There are number of holes on the plane surface of Ben Bulben which have unknown depths. If one listens carefully, the sound of the ocean tides can be heard from the rocks, indicating its proximity, just 3-4 miles away.

Mullaghmore Peninsula

Mullaghmore, which translates to “the great summit” in Irish, is a picturesque village located on the Mullaghmore peninsula in County Sligo. 

The village is a popular holiday destination known for its stunning ocean views and the striking presence of the monolithic Ben Bulben mountain in the skyline. Mullaghmore is situated in the Carbury barony and Ahamlish parish and offers visitors a chance to experience the natural beauty and serenity of the Irish countryside.

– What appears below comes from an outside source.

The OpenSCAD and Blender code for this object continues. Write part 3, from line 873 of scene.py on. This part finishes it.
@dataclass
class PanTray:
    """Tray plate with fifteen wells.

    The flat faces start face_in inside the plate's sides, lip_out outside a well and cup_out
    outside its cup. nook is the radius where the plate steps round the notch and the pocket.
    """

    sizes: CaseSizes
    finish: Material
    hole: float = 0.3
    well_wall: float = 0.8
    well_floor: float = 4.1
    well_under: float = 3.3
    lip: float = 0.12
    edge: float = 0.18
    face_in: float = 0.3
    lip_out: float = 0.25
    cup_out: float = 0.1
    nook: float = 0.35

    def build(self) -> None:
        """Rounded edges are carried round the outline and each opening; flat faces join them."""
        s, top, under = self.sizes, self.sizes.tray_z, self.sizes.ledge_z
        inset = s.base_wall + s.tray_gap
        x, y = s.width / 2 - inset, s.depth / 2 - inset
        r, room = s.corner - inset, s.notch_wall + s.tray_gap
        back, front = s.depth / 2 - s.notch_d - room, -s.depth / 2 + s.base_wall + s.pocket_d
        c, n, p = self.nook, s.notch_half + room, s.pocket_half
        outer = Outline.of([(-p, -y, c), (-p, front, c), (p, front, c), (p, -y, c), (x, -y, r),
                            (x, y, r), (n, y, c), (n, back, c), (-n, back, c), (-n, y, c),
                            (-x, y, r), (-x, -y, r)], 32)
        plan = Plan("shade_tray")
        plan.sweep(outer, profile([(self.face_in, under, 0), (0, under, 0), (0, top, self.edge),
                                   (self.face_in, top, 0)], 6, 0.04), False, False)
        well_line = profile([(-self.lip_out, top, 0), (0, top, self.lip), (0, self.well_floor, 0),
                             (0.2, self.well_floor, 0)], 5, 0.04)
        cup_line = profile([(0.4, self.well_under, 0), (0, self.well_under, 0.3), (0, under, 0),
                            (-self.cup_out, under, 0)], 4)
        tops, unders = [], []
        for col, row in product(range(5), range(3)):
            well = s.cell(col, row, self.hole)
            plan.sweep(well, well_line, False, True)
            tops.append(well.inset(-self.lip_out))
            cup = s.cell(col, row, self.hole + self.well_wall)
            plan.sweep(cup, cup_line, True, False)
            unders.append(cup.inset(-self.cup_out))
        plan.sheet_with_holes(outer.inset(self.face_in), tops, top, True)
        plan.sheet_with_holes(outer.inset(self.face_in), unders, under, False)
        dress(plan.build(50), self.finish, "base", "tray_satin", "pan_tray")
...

Carrowmore Megalithic Cemetery

Carrowmore is a unique and historic site located just southwest of Sligo town and known for its rich prehistoric significance. 

It is the largest cemetery of megalithic tombs in Ireland, featuring over 30 stone tombs, many of which are still visible. The tombs include passage tombs and boulder circles, as well as various forts and standing stones in the area. 

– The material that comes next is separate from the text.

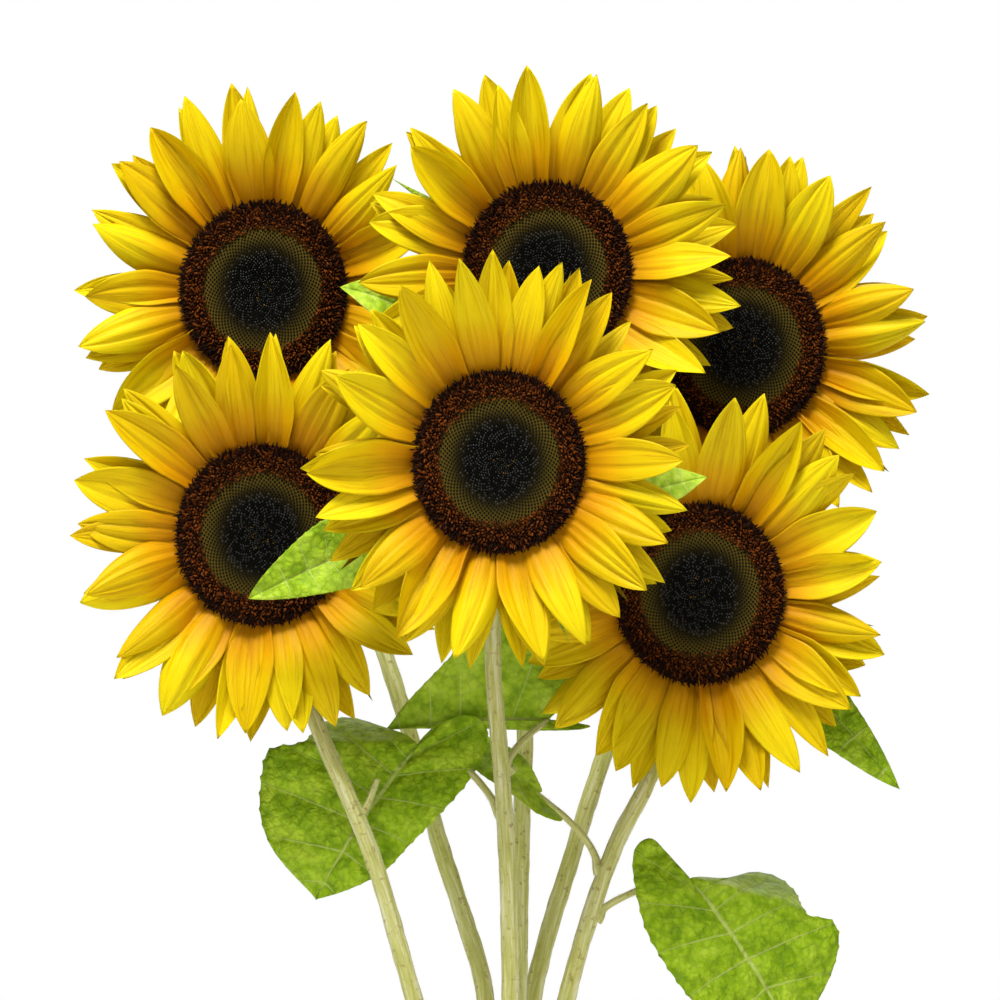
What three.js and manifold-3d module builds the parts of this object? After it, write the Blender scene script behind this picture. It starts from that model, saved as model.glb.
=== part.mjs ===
// A compact branching sunflower with six flower heads, rooted in level ground.
// Millimetres, +Z up, the heads face -Y.
// The origin is the middle of the flat cut under the main stem, at ground level.
import * as THREE from "three";
import { mergeVertices } from "three/addons/utils/BufferGeometryUtils.js";
import Module from "manifold-3d";

const wasm = await Module();
wasm.setup();

const UP = new THREE.Vector3(0, 0, 1);
const GAP = 0.3; // clearance kept between pieces that touch

// Main stem: root flare, waist and the crown where the flowering stems part.
const FLARE_RADIUS = 25;
const WAIST_RADIUS = 16.5;
const CROWN_RADIUS = 18;
const WAIST_HEIGHT = 22;
const CROWN_HEIGHT = 62;
const FORK_HEIGHT = 100; // each flowering stem starts here
const LOW_HEIGHT = 160; // the two heights at which a stem's place is stated
const MID_HEIGHT = 235;

// Flowering stems.
const STEM_RADIUS_FORK = 4.9;
const STEM_RADIUS_NECK = 3.9;
const STEM_RADIUS_SOCKET = 6.2;
const STEM_SIDES = 8;
const STEM_STEPS = 15;

// Flower heads, measured from the head's own plane, where the rays are set.
const HEAD_SQUEEZE = 0.94; // heads are a little narrower than tall
const DISC_RADIUS = 46;
const DISC_DOME = 11;
const DISC_BOSS_RADIUS = 34.2;
const RAY_RING_RADIUS = 35;
const RAY_RING_THICKNESS = 3.6;
const RAY_TIP_RADIUS = 105;
const RAY_VALLEY_RADIUS = 80;
const RAY_LIFT = 17; // how far the ray tips stand forward of the head's plane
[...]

These monuments date back to prehistory, with the oldest among them being nearly 6,000 years old. Visitors can explore the site with the help of a restored cottage that houses an informative exhibition.

Be prepared for a hike across rugged terrain to fully experience the ancient history and natural beauty of Carrowmore.

Downpatrick Head

Downpatrick Head is a stunning coastal destination where you can explore the rugged cliffs and sea stacks, take in the beautiful Atlantic Ocean views, and discover the rich history of the area including the ancient monastic site and a shipwreck from the 1800s. It is a great spot for photography and outdoor enthusiasts. Visitors should be prepared for a hike to reach the headland and to wear appropriate footwear as the path can be rocky.

Drop off at Westport accommodation

Day 7: Westport & Achill Island

Achill Island Ireland
Achill Island

This morning we will tour the charming town of Westport, visit the Georgian mansion Westport House and stroll around the beautiful gardens. After lunch, we will visit the remote and beautiful Achill Island. Connected to the mainland by a bridge, you can follow the Wild Atlantic Way around the island. Admire the views from the top of Minaun Heights and stop at the beautiful bays of Keel and Keem with their white sandy beaches and clear waters.

Westport

Westport is a unique and historic town in Ireland, known for its well-planned design and designated as a heritage town. The town is characterized by its tree-lined boulevard, The Mall, which is situated along the Carrowbeg River. This morning’s tour will take you through Westport, where you will have the opportunity to explore the town’s history and architecture and learn more about its unique design and development.

Westport House

Your next stop in Westport will be the iconic Westport House, a beloved heritage attraction known for its stunning beauty and rich history. This grand house has a 300-year legacy, and visitors can explore the house and its 400-acre grounds.

Achill Island

Your last stop on day 7 is Achill Island, which is accessible via a swing bridge. The island is renowned for its natural beauty, including rugged mountains, peat bogs, towering sea cliffs, and pristine beaches. Visitors can experience the island’s unique landscapes and seascapes while they explore.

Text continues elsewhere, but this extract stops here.